= David Treahearn =

British musician

David Treahearn is an English record producer, programmer, recording and mix engineer based in Richmond Upon Thames, England.

Treahearn is credited on more than 91 international commercial music releases as mix engineer, composer, musician and assistant with some of the world's most successful artists including Madonna, The Black Eyed Peas, Oasis, Björk, Britney Spears, Gwen Stefani, Depeche Mode, Elbow Massive Attack, Kylie Minogue, Britney Spears, Darren Hayes, Linkin Park, No Doubt, Dave Matthews, Keane, New Order, Janet Jackson, Natasha Bedingfield, Marilyn Manson, Girls Aloud, The Spice Girls and Turin Brakes.

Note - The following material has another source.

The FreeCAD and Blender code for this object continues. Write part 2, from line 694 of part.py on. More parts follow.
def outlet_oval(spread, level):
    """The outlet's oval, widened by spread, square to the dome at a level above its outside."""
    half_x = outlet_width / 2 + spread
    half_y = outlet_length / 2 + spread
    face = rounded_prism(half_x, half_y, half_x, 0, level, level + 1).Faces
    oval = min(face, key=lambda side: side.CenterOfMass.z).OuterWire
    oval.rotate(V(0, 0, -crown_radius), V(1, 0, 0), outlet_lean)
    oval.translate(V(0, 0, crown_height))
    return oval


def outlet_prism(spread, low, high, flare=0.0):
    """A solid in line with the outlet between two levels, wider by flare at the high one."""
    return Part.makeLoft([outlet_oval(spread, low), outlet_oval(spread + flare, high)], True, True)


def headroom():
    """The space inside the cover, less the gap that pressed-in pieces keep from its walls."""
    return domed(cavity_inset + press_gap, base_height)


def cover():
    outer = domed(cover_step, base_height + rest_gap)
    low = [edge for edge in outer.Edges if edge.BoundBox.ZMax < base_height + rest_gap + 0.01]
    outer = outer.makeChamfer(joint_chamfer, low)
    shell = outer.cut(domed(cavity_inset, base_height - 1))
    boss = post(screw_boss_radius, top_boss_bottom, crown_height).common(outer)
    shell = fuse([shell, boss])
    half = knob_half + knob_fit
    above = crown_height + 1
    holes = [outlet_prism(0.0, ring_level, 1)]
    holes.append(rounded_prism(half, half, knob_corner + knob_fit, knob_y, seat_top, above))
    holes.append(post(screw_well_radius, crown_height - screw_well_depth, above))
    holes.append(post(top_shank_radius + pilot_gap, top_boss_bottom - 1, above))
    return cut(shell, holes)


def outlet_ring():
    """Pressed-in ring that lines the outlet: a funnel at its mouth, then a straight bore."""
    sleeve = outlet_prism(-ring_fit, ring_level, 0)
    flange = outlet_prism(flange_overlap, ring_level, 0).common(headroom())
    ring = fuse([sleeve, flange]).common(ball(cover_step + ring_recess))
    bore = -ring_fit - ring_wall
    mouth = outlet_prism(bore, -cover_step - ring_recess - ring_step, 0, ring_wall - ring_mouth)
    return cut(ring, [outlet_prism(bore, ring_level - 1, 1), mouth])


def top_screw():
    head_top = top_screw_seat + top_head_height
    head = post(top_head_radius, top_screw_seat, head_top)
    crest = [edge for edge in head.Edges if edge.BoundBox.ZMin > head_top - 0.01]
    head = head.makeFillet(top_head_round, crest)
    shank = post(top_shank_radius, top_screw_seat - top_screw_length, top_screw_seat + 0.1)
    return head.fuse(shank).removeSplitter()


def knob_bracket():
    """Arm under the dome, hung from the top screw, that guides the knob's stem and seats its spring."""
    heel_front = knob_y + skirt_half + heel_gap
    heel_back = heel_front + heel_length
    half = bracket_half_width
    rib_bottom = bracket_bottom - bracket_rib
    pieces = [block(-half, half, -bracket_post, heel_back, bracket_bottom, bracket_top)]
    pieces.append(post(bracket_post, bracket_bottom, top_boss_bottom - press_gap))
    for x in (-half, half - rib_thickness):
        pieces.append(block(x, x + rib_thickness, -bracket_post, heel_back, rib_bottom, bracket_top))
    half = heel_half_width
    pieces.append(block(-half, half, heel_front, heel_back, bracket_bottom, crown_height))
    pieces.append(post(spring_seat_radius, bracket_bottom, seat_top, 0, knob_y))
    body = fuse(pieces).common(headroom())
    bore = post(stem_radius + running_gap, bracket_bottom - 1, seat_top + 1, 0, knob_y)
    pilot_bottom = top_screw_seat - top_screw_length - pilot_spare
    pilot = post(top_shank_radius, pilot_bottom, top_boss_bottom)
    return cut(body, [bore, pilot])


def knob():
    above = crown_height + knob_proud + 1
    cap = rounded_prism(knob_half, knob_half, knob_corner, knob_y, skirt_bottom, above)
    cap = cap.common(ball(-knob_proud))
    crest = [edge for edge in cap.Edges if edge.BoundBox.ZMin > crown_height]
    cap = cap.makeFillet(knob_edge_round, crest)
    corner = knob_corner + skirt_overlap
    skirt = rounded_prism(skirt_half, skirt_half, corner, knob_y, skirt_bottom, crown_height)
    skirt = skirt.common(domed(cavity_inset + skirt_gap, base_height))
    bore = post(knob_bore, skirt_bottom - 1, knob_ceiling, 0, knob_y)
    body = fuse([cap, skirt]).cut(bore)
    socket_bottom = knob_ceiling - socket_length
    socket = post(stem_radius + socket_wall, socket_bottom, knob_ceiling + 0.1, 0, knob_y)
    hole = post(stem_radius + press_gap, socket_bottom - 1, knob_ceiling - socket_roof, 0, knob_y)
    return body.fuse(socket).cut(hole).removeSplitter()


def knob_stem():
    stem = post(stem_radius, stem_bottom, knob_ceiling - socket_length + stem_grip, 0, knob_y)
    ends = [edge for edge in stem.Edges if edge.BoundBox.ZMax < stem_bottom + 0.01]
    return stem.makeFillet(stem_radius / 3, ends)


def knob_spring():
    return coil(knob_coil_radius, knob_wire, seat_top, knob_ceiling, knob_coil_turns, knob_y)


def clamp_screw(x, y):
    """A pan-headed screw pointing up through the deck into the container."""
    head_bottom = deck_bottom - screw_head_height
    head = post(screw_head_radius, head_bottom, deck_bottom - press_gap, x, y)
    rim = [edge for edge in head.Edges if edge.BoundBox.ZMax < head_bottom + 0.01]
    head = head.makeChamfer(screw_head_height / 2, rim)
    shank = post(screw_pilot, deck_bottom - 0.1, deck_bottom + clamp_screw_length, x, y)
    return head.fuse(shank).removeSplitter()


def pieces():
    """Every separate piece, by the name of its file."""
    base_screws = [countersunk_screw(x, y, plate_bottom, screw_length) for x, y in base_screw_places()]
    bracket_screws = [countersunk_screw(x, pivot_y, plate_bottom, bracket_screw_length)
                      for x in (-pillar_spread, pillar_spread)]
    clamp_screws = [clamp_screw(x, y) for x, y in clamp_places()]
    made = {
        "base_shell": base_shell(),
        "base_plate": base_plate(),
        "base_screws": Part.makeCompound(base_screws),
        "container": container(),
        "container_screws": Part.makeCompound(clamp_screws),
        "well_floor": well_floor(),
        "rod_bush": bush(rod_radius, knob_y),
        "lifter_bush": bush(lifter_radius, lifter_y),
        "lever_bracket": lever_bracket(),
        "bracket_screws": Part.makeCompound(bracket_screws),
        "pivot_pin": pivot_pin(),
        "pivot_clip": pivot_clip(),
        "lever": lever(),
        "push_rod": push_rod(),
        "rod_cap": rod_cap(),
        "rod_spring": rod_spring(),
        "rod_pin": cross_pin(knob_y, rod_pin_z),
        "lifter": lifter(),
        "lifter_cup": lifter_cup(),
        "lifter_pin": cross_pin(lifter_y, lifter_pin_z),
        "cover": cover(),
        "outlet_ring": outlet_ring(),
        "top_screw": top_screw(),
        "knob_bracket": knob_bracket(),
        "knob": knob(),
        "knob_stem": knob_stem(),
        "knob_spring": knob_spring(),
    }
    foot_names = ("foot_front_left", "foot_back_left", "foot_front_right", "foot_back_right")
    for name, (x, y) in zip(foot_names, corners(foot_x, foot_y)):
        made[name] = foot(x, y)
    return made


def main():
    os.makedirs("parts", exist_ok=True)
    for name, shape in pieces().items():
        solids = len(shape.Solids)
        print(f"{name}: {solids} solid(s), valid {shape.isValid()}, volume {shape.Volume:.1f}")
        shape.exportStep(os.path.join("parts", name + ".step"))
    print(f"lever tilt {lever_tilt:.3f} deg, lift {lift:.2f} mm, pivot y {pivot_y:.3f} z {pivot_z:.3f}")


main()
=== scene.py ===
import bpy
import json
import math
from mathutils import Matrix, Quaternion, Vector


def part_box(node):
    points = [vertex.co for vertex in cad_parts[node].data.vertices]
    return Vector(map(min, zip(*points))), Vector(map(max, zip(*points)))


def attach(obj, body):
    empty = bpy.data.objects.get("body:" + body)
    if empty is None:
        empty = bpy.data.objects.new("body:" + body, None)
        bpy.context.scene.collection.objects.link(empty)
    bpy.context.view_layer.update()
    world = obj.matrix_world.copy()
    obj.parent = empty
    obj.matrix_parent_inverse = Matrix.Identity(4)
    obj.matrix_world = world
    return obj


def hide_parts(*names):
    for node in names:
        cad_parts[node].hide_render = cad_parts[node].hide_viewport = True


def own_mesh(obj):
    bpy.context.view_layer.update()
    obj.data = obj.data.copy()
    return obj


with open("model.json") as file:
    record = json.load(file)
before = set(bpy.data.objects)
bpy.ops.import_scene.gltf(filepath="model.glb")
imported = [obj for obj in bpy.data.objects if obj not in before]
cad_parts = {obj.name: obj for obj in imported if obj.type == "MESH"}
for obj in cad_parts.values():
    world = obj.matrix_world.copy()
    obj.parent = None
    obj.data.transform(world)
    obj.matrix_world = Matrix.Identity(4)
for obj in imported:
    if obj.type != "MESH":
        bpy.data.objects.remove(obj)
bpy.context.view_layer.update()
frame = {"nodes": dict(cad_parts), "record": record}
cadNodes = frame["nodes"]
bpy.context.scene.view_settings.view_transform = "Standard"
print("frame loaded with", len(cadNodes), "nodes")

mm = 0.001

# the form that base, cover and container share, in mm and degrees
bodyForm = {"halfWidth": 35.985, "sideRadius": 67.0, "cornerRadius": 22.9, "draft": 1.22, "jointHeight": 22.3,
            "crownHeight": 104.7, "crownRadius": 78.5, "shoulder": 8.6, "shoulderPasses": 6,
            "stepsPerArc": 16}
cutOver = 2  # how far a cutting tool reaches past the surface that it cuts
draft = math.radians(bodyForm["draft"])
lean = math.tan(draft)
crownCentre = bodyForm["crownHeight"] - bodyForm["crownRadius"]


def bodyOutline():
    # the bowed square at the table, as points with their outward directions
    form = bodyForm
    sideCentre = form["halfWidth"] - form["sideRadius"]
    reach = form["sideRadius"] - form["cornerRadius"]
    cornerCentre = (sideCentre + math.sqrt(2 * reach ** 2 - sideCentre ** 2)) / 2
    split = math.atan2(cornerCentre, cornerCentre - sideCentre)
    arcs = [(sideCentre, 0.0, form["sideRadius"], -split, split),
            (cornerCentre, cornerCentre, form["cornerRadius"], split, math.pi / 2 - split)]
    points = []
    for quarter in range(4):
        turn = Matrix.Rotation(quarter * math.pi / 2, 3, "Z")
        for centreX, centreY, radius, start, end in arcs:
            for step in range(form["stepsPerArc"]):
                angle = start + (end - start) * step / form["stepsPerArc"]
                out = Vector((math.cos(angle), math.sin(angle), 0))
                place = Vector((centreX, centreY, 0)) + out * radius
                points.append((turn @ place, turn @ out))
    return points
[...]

Treahearn began his music career at Olympic Studios in London in January 2000, where he worked until 2007 as an assistant engineer to international producer/mixer Mark 'Spike' Stent. He also worked out of major London and Los Angeles recording studios including Abbey Road, Metropolis, The Town House, Westlake, Ocean Way and Henson with Stent and other renowned producers including Mirwais, Stuart Price, Richard 'Biff' Stannard, Dallas Austin and Ash Howes.

In 2007, Treahearn worked with French record producer Mirwais, whom he had previously worked with on Madonna's American Life album, to mix the Fischerpooner track "We Need A War" from the album Odyssey. He continued to provide programming, engineering and mixing services on various projects with The Spice Girls, Nelly Furtado, Sugababes, Alex Parks, Lee Ryan and Girls Aloud. In late 2007, Treahearn co-wrote, produced and mixed two albums in the 'Popstyles' series for specialist UK publisher Boosey & Hawkes. The track "Ice Cream" from Popstyles 1, was picked up as the main theme music for Hong Kong's high rating TV series, Moonlight Resonance, and featured on the Asian Sony/BMG 2008 double CD compilation, Strawberry Love, alongside Whitney Houston, Avril Lavigne, Britney Spears and Christina Aguilera.

In 2008, Treahearn worked with US record producer and songwriter Robert Conley, whom he had worked with at Olympic Studios to mix Australian artist Axle Whitehead's debut album Losing Sleep. The lead track taken from the album, "I Don't Do Surprises", was a top 10 ARIA chart hit and was shortlisted in 2009 by APRA Industry awards for 'Most Played Australian Work'. Also in that year he is credited with Gary Barlow on the Soundtrack to the UK Musical TV Series Brittania High. Treahearn worked again French producer Mirwais Ahmadzaï, co-writing and co-producing the track "Da" for French-Arabic project Y.A.S. on the debut album, Arabology.

In 2010, Treahearn worked with Biffco in the UK on the ITV network The X Factor series 7, produced by FremantleMedia's Thames and Simon Cowell's production company SYCOtv. He is credited with providing engineering on the UK Number One track "Heroes" by The X Factor Finalists.

In between 2011 and 2012, and after relocating to Australia with music partner Rob Haggett, The Slips were signed to EMI Records Australia, producing collaborations for local artists.

During 2012, their remix for Bjork's track "Moon from her album Biophilia was chosen as Track 12 on her 2012 remix album Bastards.

Treahearn has also been credited as a music engineer and mixer on commercial advertising campaigns and music videos and documentaries, for artists such as Oasis, Janet Jackson, Britney Spears and Depeche Mode.